Short range biaxial strain relief mechanism within epitaxially grown BiFeO ₃

Lattice mismatch-induced biaxial strain effect on the crystal structure and growth mechanism is investigated for the BiFeO ₃ films grown on La _0.6 Sr _0.4 MnO ₃ /SrTiO ₃ and YAlO ₃ substrates. Nano-beam electron diffraction, structure factor calculation and x-ray reciprocal space mapping unambiguously confirm that the crystal structure within both of the BiFeO ₃ thin films is rhombohedral by showing the rhombohedral signature Bragg’s reflections.

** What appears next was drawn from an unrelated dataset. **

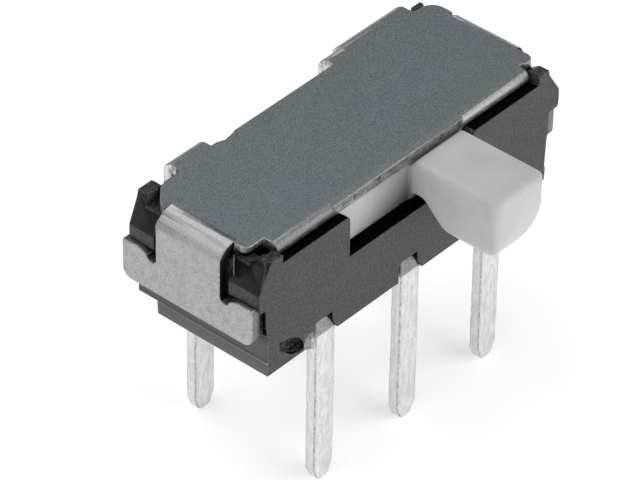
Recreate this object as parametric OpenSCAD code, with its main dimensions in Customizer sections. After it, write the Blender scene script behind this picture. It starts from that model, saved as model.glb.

Further investigation with atomic resolution scanning transmission electron microscopy reveals that while the ~1.0% of the lattice mismatch found in the BiFeO ₃ grown on La _0.6 Sr _0.4 MnO ₃ /SrTiO ₃ is exerted as biaxial in-plane compressive strain with atomistically coherent interface, the ~6.8% of the lattice mismatch found in the BiFeO ₃ grown on YAlO ₃ is relaxed at the interface by introducing dislocations. The present result demonstrates the importance of: (1) identification of the epitaxial relationship between BFO and its substrate material to quantitatively evaluate the amount of the lattice strain within BFO film and (2) the atomistically coherent BFO/substrate interface for the lattice mismatch to exert the lattice strain.